Your answer should consist solely of the lines from the one with "Recreate this object" through the one with "const TINE_BEND_ANGLE = 14;", copied exactly, endpoints included.

**DATA FOR PROCESSING:**
+===+
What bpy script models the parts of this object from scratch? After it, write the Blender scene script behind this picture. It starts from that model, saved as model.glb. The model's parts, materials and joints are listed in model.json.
+===+
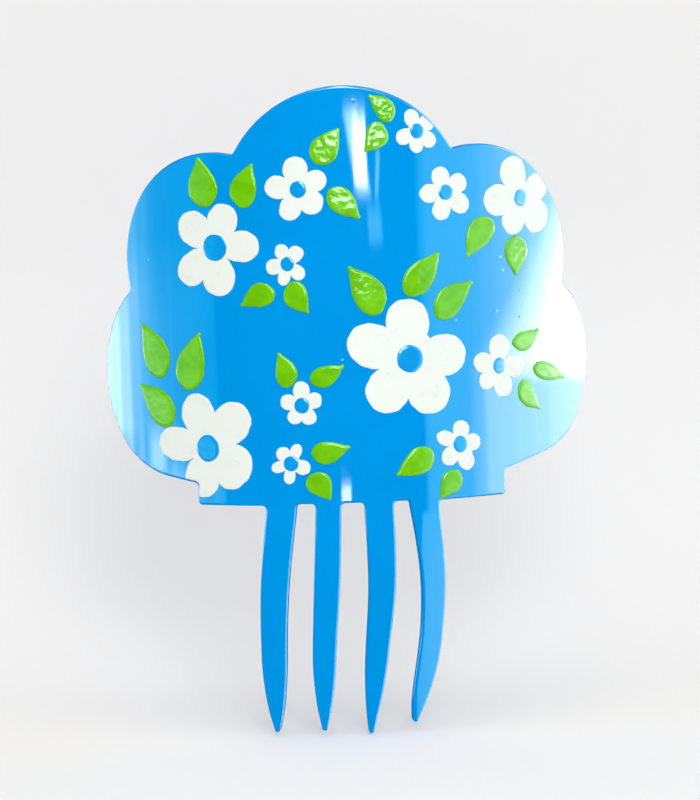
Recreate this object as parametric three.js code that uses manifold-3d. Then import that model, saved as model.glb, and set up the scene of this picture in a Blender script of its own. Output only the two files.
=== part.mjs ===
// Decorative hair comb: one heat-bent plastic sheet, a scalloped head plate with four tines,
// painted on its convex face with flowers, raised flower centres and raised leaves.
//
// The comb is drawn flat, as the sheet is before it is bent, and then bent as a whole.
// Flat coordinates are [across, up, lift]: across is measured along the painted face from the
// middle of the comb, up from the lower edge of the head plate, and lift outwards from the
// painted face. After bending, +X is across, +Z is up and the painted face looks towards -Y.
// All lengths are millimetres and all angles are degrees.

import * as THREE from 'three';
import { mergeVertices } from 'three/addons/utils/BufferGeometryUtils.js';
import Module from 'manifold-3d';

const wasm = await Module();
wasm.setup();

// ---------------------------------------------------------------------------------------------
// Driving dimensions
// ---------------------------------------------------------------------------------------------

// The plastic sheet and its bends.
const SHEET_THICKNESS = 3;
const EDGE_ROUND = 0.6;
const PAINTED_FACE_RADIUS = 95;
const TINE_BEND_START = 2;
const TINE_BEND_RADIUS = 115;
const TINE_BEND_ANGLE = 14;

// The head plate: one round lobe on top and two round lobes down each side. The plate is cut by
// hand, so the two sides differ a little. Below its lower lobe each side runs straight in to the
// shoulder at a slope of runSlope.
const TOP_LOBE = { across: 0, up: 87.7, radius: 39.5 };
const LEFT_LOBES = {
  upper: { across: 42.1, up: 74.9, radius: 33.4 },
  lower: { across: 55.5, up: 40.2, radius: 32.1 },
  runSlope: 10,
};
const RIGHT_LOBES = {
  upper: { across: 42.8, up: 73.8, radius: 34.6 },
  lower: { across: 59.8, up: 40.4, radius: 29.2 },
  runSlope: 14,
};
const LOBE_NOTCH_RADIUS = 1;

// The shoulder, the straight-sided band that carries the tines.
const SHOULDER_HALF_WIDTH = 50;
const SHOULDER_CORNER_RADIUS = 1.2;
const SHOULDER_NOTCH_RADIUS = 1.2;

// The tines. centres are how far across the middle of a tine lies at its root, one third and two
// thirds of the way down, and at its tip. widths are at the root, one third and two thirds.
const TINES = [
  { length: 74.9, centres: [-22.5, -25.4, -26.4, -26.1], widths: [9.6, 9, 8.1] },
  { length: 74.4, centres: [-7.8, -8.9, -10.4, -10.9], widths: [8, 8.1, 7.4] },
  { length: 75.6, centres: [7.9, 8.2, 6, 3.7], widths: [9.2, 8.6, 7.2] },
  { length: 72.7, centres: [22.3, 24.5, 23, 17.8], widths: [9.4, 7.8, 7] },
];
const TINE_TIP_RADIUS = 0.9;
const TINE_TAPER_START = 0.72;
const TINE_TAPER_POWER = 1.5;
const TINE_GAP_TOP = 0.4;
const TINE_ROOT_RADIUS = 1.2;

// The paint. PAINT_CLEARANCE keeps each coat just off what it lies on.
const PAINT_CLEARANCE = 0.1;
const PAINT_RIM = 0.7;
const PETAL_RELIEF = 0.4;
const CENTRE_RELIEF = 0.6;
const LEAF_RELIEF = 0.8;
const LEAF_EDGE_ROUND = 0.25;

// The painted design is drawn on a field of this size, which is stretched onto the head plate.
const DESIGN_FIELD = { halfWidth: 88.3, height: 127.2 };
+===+
**RESULT FOR THIS TASK:**
Recreate this object as parametric three.js code that uses manifold-3d. Then import that model, saved as model.glb, and set up the scene of this picture in a Blender script of its own. Output only the two files.
=== part.mjs ===
// Decorative hair comb: one heat-bent plastic sheet, a scalloped head plate with four tines,
// painted on its convex face with flowers, raised flower centres and raised leaves.
//
// The comb is drawn flat, as the sheet is before it is bent, and then bent as a whole.
// Flat coordinates are [across, up, lift]: across is measured along the painted face from the
// middle of the comb, up from the lower edge of the head plate, and lift outwards from the
// painted face. After bending, +X is across, +Z is up and the painted face looks towards -Y.
// All lengths are millimetres and all angles are degrees.

import * as THREE from 'three';
import { mergeVertices } from 'three/addons/utils/BufferGeometryUtils.js';
import Module from 'manifold-3d';

const wasm = await Module();
wasm.setup();

// ---------------------------------------------------------------------------------------------
// Driving dimensions
// ---------------------------------------------------------------------------------------------

// The plastic sheet and its bends.
const SHEET_THICKNESS = 3;
const EDGE_ROUND = 0.6;
const PAINTED_FACE_RADIUS = 95;
const TINE_BEND_START = 2;
const TINE_BEND_RADIUS = 115;
const TINE_BEND_ANGLE = 14;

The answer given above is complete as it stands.